The High-Stakes Marriage Market

No aspect of the Season loomed larger than the marriage market. Parents brought their daughters to London with one clear goal: to secure a brilliant match. Debutantes, usually seventeen or eighteen, arrived armed with dowries, good breeding, and the hope of catching an eligible peer or wealthy heir. Balls became marketplaces where young people could meet under the strictest rules of etiquette. A successful Season might end with an engagement that united two great estates or elevated a family’s status. Failure, on the other hand, could mean another year of expense with nothing to show for it. Everyone understood the stakes. Mothers scanned the room for suitable sons-in-law, fathers negotiated settlements behind the scenes, and young people navigated the dance floor knowing every glance carried weight.

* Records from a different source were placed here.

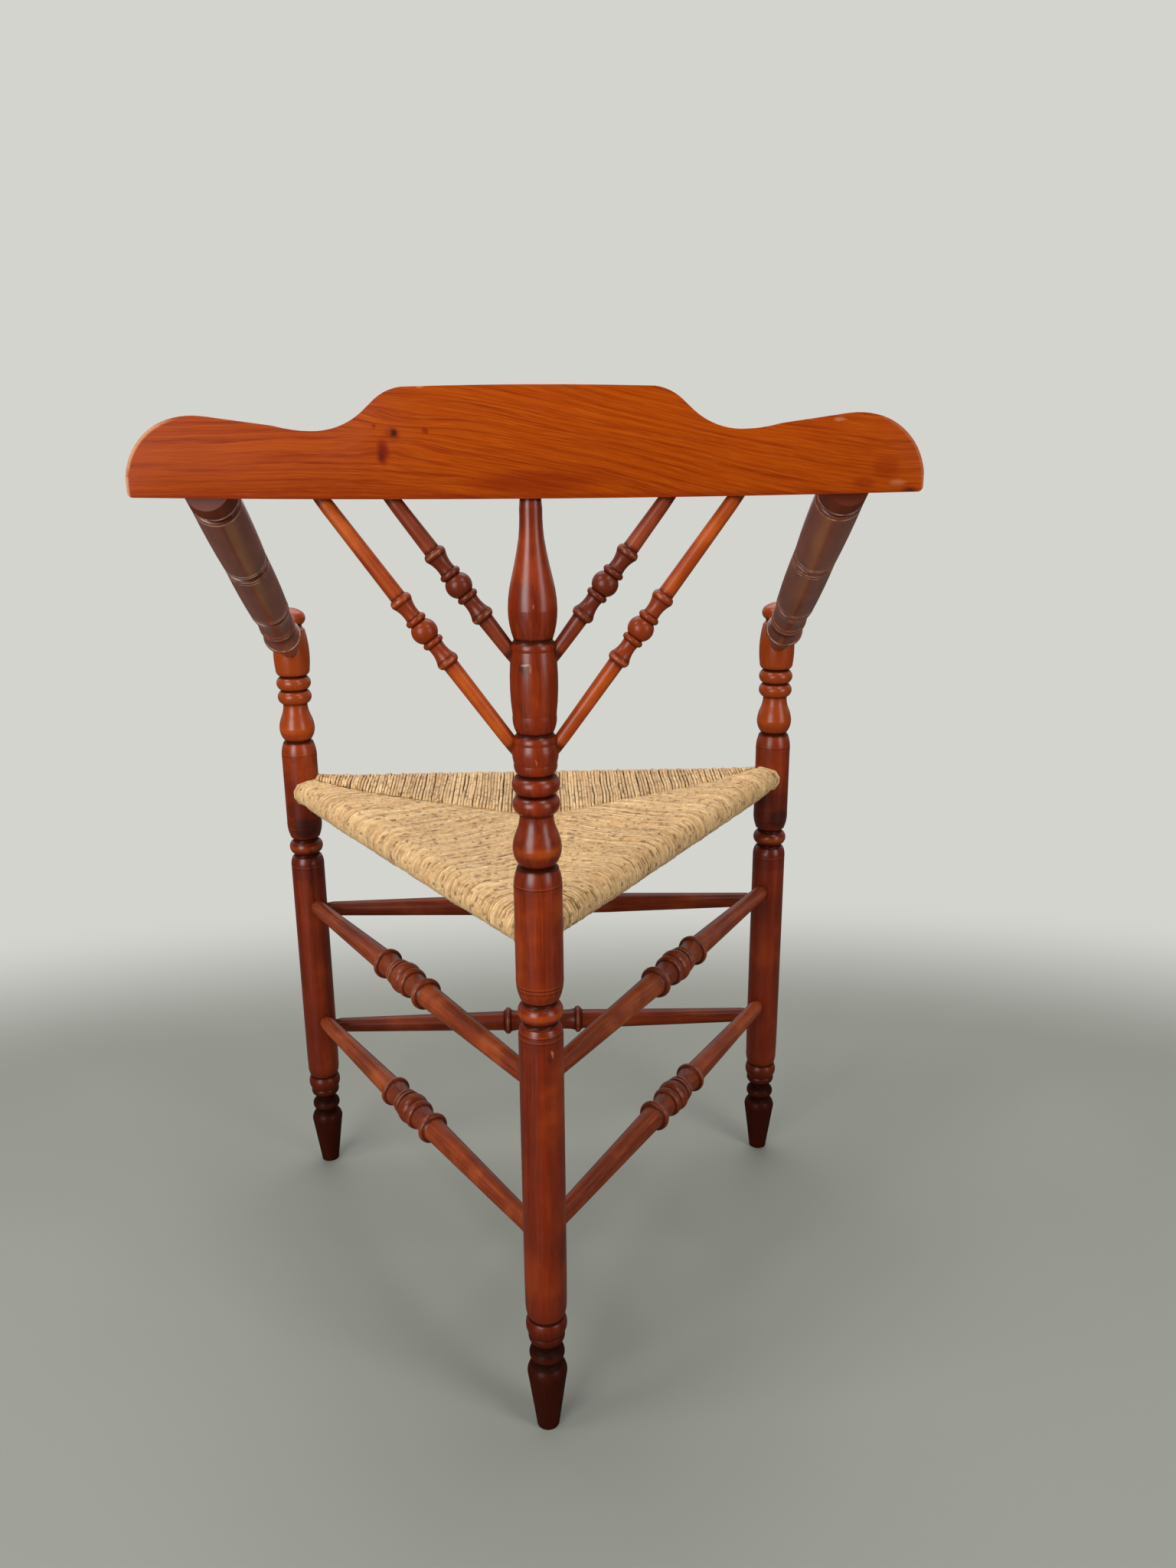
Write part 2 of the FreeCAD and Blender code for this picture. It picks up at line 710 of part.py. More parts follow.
def crest_outline():
    """Raised tablet in the middle, a valley and a hump at each side, and rounded ends."""
    half = s.crest_length / 2
    slope_foot = s.tablet_half + s.tablet_slope * 0.93
    valley_end = s.valley_offset + s.tablet_slope
    end_rise = s.hump_height - s.crest_end_height
    side = [
        (s.tablet_half, s.crest_height - s.tablet_crown, s.tablet_crown),
        (s.tablet_half + s.tablet_slope * 0.7, s.crest_height - s.tablet_slope * 0.38, s.tablet_slope * 0.066),
        (slope_foot, s.valley_height + s.tablet_slope * 0.4, None),
        (s.valley_offset, s.valley_height, s.tablet_slope * -0.115),
        (valley_end, s.valley_height + s.tablet_slope * 0.14, s.tablet_slope * -0.03),
        (half - s.hump_inset - s.crest_corner * 3, s.hump_height - s.crest_corner * 0.25, None),
        (half - s.hump_inset + s.crest_corner * 3, s.hump_height - s.crest_corner * 0.3, s.crest_corner * 0.3),
        (half, s.crest_end_height, end_rise * 0.215),
        (half, s.crest_corner + s.crest_bottom_rise, None),
        (half - s.crest_corner, s.crest_bottom_rise, s.crest_corner * 0.3),
    ]
    outline = Outline(s.crest_corner, s.crest_bottom_rise)
    outline.to(s.crest_length - s.crest_corner, s.crest_bottom_rise, s.crest_bottom_rise)
    for index in range(len(side) - 1, 0, -1):
        outline.to(half + side[index - 1][0], side[index - 1][1], side[index][2])
    for x, y, bulge in side[:-1]:
        outline.to(half - x, y, bulge)
    outline.bulges.append(side[-1][2])
    return outline


board = plate("crest_blank", "XZ_Plane", crest_outline(), s.crest_thickness * 4 + s.crest_sagitta * 2)
stand(board, (-s.crest_length / 2, rear_line, crest_level))
outer = cylinder("crest_outer", crest_bend + s.crest_thickness / 2, s.crest_height * 2)
inner = cylinder("crest_inner", crest_face_bend, s.crest_height * 2)
for piece in (outer, inner):
    stand(piece, (as_size(0), bend_centre, crest_level - s.crest_height / 2))
bent = doc.addObject("Part::Common", "crest_bent")
bent.Base = board
bent.Tool = without("crest_bend", outer, [inner])
tenon_hole = socket("top_tenon_socket", None, None, s.top_neck_radius, s.top_tenon_radius,
                    s.tenon_margin + s.top_tenon_length)
crest_sockets.append(stand(tenon_hole, (as_size(0), rear_line, crest_level - s.tenon_margin)))
keep("crest_rail", without("crest_rail", bent, crest_sockets))


# Posts with their sockets

for post, (x, y) in post_places.items():
    node = "rear_post" if post == "rear" else f"front_post_{post}"
    blank = turned(node + "_turned", rear_post_turning() if post == "rear" else front_post_turning())
    stand(blank, (x, y, as_size(0)))
    keep(node, without(node, blank, post_sockets[post]))


# Seat: rush wound over the three rails

def seat_triangle(share):
    """The triangle of the three posts' axes, drawn in to a share of its size about its centre."""
    centre = rear_line - s.post_depth * 2 / 3
    corners = []
    for post in ("left", "rear", "right"):
        x, y = post_places[post]
        corners.append((half_spread + x * share, rear_line + centre + (y - centre) * share))
    outline = Outline(*corners[0])
    for corner in corners[1:]:
        outline.to(*corner)
    return outline


def round_rail(name, first, second, level, steps, start):
    """A turned piece along a rail, from a distance off the first post's axis."""
    ends = [[*post_places[post], level] for post in (first, second)]
    way = between(*ends)
    t = Turning(steps[0][1])
    for step in steps:
        t.up(*step)
    return aim(turned(name, t), along(ends[0], way, start), way)


rails = {
    "front": ("left", "right", seat_level),
    "left": ("left", "rear", seat_level - s.rail_stagger / 2),
    "right": ("right", "rear", seat_level + s.rail_stagger / 2),
}
web = plate("rush_web", "XY_Plane", seat_triangle(s.web_share), s.seat_thickness)
stand(web, (-half_spread, -rear_line, seat_level))
rolls = []
rush_cutters = []
for side, rail in rails.items():
    apart = length_of(between(post_places[rail[0]] + (as_size(0),), post_places[rail[1]] + (as_size(0),)))
    free = apart - (s.seat_block_radius + s.soft_gap) * 2
    crown = s.rail_radius + s.rush_thickness
    rolls.append(round_rail(f"rush_roll_{side}", *rail, [
        (s.roll_end_height, s.roll_end_radius, s.roll_end_height / 4),
        (free - s.roll_end_height * 2, s.roll_end_radius, crown - s.roll_end_radius),
        (s.roll_end_height, s.rail_end_radius + s.rush_thickness / 2, s.roll_end_height / 4),
    ], s.seat_block_radius + s.soft_gap))
    third = (free - s.tenon_margin * 2) / 3
    slack = s.tenon_margin * 2 + s.soft_gap
    rush_cutters.append(round_rail(f"rail_room_{side}", *rail, [
        (slack, s.rail_end_radius + s.soft_gap, None),
        (third, s.rail_radius + s.soft_gap, None),
        (third, s.rail_radius + s.soft_gap, None),
        (third, s.rail_end_radius + s.soft_gap, None),
        (slack, s.rail_end_radius + s.soft_gap, None),
    ], s.seat_block_radius - s.tenon_margin))
wound = doc.addObject("Part::MultiFuse", "rush_wound")
wound.Shapes = [web] + rolls
for post, (x, y) in post_places.items():
    room = cylinder(f"post_room_{post}", s.seat_block_radius + s.soft_gap, seat_block_top)
    rush_cutters.append(stand(room, (x, y, as_size(0))))
keep("rush_seat", without("rush_seat", wound, rush_cutters))


# Checks, then one file for each node

doc.recompute()
for item in doc.Objects:
    if "Invalid" in item.State or "Error" in item.State:
        raise RuntimeError(f"{item.Name} failed: {item.State}")
os.makedirs("parts", exist_ok=True)
for node, piece in nodes.items():
    shape = piece.Shape
    if shape.isNull() or not shape.isValid() or len(shape.Solids) != 1:
        raise RuntimeError(f"{node} isn't one valid solid")
    shape.exportStep(f"parts/{node}.step")
    print(f"{node}: {shape.Volume / 1000:.1f} cm3")
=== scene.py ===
# Corner chair with turned posts and a rush seat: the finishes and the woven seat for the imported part
import math
import random

import bmesh
import bpy
from mathutils import Matrix, Vector, noise


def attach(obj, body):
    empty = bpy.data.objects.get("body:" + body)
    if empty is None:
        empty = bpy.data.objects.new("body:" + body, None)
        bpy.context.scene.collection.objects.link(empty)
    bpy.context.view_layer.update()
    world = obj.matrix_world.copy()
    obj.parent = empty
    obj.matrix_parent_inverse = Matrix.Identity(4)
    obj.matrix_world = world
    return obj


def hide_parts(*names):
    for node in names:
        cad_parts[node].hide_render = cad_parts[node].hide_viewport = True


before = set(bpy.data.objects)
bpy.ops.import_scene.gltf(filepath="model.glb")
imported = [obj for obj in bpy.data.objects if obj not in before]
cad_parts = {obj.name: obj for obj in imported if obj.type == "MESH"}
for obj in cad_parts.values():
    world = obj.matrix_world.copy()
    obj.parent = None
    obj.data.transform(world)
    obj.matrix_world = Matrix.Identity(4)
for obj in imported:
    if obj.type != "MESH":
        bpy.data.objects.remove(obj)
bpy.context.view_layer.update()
print("frame loaded:", len(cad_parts), "nodes")

scene = bpy.context.scene
scene.view_settings.view_transform = "Standard"


# Places on the chair, in metres, as in the solid model

corners = {
    "left": Vector((0.24, -0.1885, 0)),
    "right": Vector((-0.24, -0.1885, 0)),
    "rear": Vector((0, 0.1885, 0)),
}
middle = Vector((0, -0.0568, 0))  # where the three seams of the seat meet
inwardReach = 0.1317  # from the middle to each rail
seatLevel = 0.4299  # of the front rail's axis
railStep = {"left": -0.003, "right": 0.003, "front": 0.0}


def at(corner, height):
    return corners[corner] + Vector((0, 0, height))


# Shader tools

def linear(part):
    # a colour part from 0 to 255, as the light it stands for
    share = part / 255
    return share / 12.92 if part <= 10 else ((share + 0.055) / 1.055) ** 2.4


def paint(red, green, blue):
    return (linear(red), linear(green), linear(blue), 1)


class Wire:
    # a socket that can be used in a sum
    def __init__(self, finish, socket):
        self.finish = finish
        self.socket = socket

    def sum(self, operation, *values):
        return self.finish.node("ShaderNodeMath", {"operation": operation}, dict(enumerate(values)))

    def sine(self):
        return self.sum("SINE", self)

    def __add__(self, other):
        return self.sum("ADD", self, other)

    def __radd__(self, other):
        return self.sum("ADD", other, self)

    def __sub__(self, other):
        return self.sum("SUBTRACT", self, other)

    def __rsub__(self, other):
        return self.sum("SUBTRACT", other, self)

    def __mul__(self, other):
        return self.sum("MULTIPLY", self, other)

    def __rmul__(self, other):
        return self.sum("MULTIPLY", other, self)

    def __pow__(self, other):
        return self.sum("POWER", self, other)

    def __abs__(self):
        return self.sum("ABSOLUTE", self)

    def ramp(self, low, high):
        # 0 below low and 1 above high, or the other way round where low is the larger
        return self.finish.node("ShaderNodeMapRange", {"interpolation_type": "SMOOTHSTEP"},
                                {0: self, 1: low, 2: high, 3: 0.0, 4: 1.0})

    def within(self, low, high, soft):
        return self.ramp(low - soft, low + soft) * self.ramp(high + soft, high - soft)


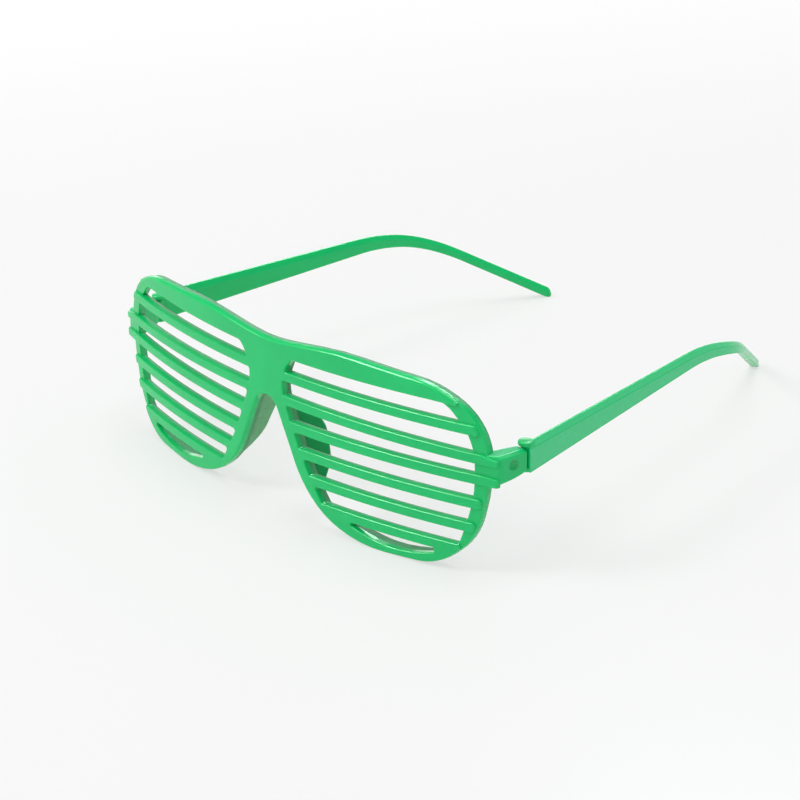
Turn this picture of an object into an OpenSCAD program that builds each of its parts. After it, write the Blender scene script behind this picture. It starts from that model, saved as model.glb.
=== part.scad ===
// Slatted party glasses: a bowed front with six slats in each eye, and two folding temples.
// The front is drawn upright, facing -Y, with its lowest edge on Z = 0, and the whole thing
// is then tipped back until the rims and the temple tips stand on the same floor.
// Left and right are the wearer's, so the left side is +X.

/* [Front] */
// Half the overall width, from the middle to the outer face of an open temple's front end
half_w = 76.5; // [76:0.1:77]
// Radius of the bow of the front, seen from above
bow_r = 252; // [248:1:256]
// Radius of the bow of its back, which thins the rims towards their outer ends
back_bow_r = 256; // [254:1:260]
// Depth of the bridge, front to back
front_t = 3.5; // [3.3:0.1:3.7]
// How far the outer rim lies behind the faces of the slats
band_drop = 0.7; // [0.5:0.1:0.9]
// Height of the brow line above the lowest edge, at the middle
brow_mid_z = 49; // [48.8:0.1:49.2]
// Height of the brow line above the lowest edge, over each eye
brow_eye_z = 52; // [51.8:0.1:52.2]
// Height of the top of the nose arch
arch_z = 32.9; // [32.7:0.1:33.1]
// How far inside the overall width the outer corners of the rims lie
rim_in = 4.5; // [4.3:0.1:4.6]

/* [Slats] */
// Number of slats in each eye
slat_count = 6; // [6]
// Height of one slat
slat_h = 2.9; // [2.6:0.1:3.1]
// Depth of one slat, front to back
slat_t = 2.6; // [2.4:0.1:3]
// Distance from one slat to the next
slat_pitch = 6.74; // [6.7:0.01:6.78]
// Height of the top slat's upper edge at its inner end
slat_top_z = 41.7; // [41.5:0.1:41.9]
// Climb of the four lower slats from their inner to their outer ends, in degrees
slat_rise = 0.9; // [0.5:0.1:1.2]
// How far a slat's end stays inside the outer edge of the rim
slat_inset = 0.3; // [0.2:0.1:0.5]
// How far inside the overall width the slats that cover the hinge lugs end
lug_slat_in = 1.5; // [1.3:0.1:1.7]

/* [Nose pads] */
// Thickness of a nose pad
pad_t = 1.5; // [1.4:0.1:1.8]
// Flare of a pad away from the nose, seen from above, in degrees
pad_flare = 13.5; // [12:0.5:16]

/* [Hinges] */
// How far inside the overall width the lug's outer face lies
lug_in = 0.5; // [0.3:0.1:0.6]
// Height of the lug's lower face
lug_z0 = 27.3; // [27.1:0.1:27.5]
// Height of the lug's upper face
lug_z1 = 34.7; // [34.6:0.1:34.8]
// Length of the lug behind the bowed face of the front
lug_l = 10.9; // [10.8:0.1:11]
// How far inside the overall width the hinge axis lies
hinge_in = 2.4; // [2.3:0.1:2.5]
// How far behind the lug's end the hinge axis lies
hinge_back = 1.4; // [1.4:0.1:1.5]
// Radius of the knuckle on the end of the lug
knuckle_r = 1.35; // [1.3:0.05:1.4]
// Height of the knuckle
knuckle_h = 4.9; // [4.5:0.1:5]
// Radius of the moulded hinge pegs
peg_r = 0.5; // [0.45:0.05:0.55]
// Gap all round a peg in its hole
peg_play = 0.05; // [0.03:0.01:0.1]
// Depth of each peg in the knuckle
peg_l = 1.8; // [1.4:0.1:2.1]
// Radius of the round ears that carry the pegs
ear_r = 2.1; // [2.1:0.05:2.2]
// Thickness of an ear
ear_t = 1.2; // [1.1:0.05:1.3]
// Gap between the moving faces of the hinge
hinge_gap = 0.3; // [0.3:0.01:0.34]
// Radius of the round dimple in the lug's outer face
dimple_r = 1; // [0.8:0.05:1.1]

/* [Temples] */
// Thickness of a temple
temple_t = 2.4; // [2.3:0.1:2.5]
// Gap between the lug's end and the temple
temple_gap = 0.5; // [0.4:0.1:0.6]
// Turn of a temple towards the head, when open, in degrees
temple_in = 7.5; // [7:0.1:8]
// Extra turn of the tip towards the head, in degrees
tip_in = 23.8; // [22:0.1:26]
// Radius of that turn at the middle of the thickness
tip_in_r = 40; // [36:1:44]
// Length of the straight part of a temple
straight_l = 86.8; // [84:0.1:88]
// Length of a tip behind its turn
tip_l = 33.6; // [32:0.1:35]
// Drop of the tip, seen from the side, in degrees
tip_drop = 31.2; // [30:0.1:32]
// Height of a temple at its front end
temple_h = 8.2; // [8.1:0.1:8.3]
// Height of the tip, square to its own length
tip_h = 2.8; // [2.8:0.1:3.2]
// Height of the temple's upper edge at its front end
temple_z = 36.3; // [36.3:0.1:36.5]

/* [Look] */
// Colour of the moulded plastic
plastic = "#37be75"; // [#37be75, #d83a7c, #2f7fd6, #f2c12e]
// Colour of the nose pads' matt faces
pad_plastic = "#5a9b68"; // [#5a9b68, #b0557a, #4d78a8, #b89a4c]

/* [Hidden] */
// Room taken by cutters and blanks: to each side, in front of, behind and above the front
reach = 100;
ahead = -5;
behind = 40;
above = 60;
// How far a cutter runs past the face that it cuts
over = 1;
// Segments of the bow and of the small round features, and degrees for each step of a rounding
fine = 360;
round_fn = 48;
peg_fn = 32;
arc_step = 7;
// Radius that only takes the sharpness off an edge
soft_r = 0.3;
hole_r = peg_r + peg_play;

// Climb of the slats above the lug, per mm, and the place where their heights are given
top_slat_rise = 0.005;
lug_slat_rise = -0.004;
slat_x0 = 10;
// Where the rim begins to carry the outer ends of the slats, and the top of its recess there
slat_end_x = half_w - 20.5;
recess_top_z = 46;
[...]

For readers who want to experience the tension and excitement of the London Season through fiction, Jennifer Monroe’s The Riddle Sisters series brings these high-stakes months to life. Six sisters navigate ballrooms, courtship rules, and family expectations across one interconnected Regency world. Visit jennifermonroeromance.com to start the series.

Almack’s Assembly Rooms: The Heart of the Season

No venue defined the Season quite like Almack’s on King Street in St. James’s. Opened in 1765, it reached its peak of exclusivity during the Regency. Every Wednesday evening during the Season, the rooms hosted balls that were anything but casual. Entry required a precious voucher signed by one of the formidable Lady Patronesses, women such as Lady Jersey, Countess Dorothea Lieven, and Lady Emily Cowper. Without that square of cardboard, even a duke’s daughter stayed home. Inside, the rules stayed strict: no waltzing until it received royal approval in 1816, no refreshments beyond weak lemonade and dry cake, and no tolerance for tardiness or improper dress. Yet everyone fought for a spot because Almack’s was where the right people met.

Court Presentations and Royal Introductions

The ultimate launch into society came with a presentation at court. Young women, dressed in white with feathers in their hair and trains sweeping the floor, curtsied before Queen Charlotte at the Drawing Rooms held at St. James’s Palace. These formal events usually took place in spring and marked a girl’s official debut. A successful presentation opened every door in the Ton. Families spent small fortunes on the right gown and etiquette lessons. Once presented, a debutante could attend the full round of balls and parties knowing she had passed the highest test of acceptance.

Other Key Events and Venues

The Season spilled far beyond Almack’s. Private balls filled grand townhouses in Grosvenor Square and Berkeley Square. Operas at the King’s Theatre and plays at Covent Garden offered evenings of culture and flirtation. Vauxhall Gardens provided open-air music and fireworks on warm nights, while Hyde Park became the place to see and be seen during the daily promenade. Smaller assemblies, concerts, and breakfast parties kept the calendar full from morning until the early hours. Every event followed its own etiquette, but all served the same purpose: keeping the elite visible and connected.

Life during the Season was exhausting and exhilarating. Families rented or opened townhouses, hired extra servants, and budgeted for gowns, carriages, and entertainments that could drain even comfortable purses. Letters flew back and forth to country relatives with news of triumphs and near misses. For those lucky enough to thrive, the Season delivered marriages, influence, and memories that lasted a lifetime. For those who struggled, it offered hard lessons in the unforgiving rules of Regency society.

The London Season may have been a brief, brilliant burst of activity, but it shaped the entire social world of Regency England. It turned strangers into allies, fortunes into matches, and quiet country lives into the stuff of legend.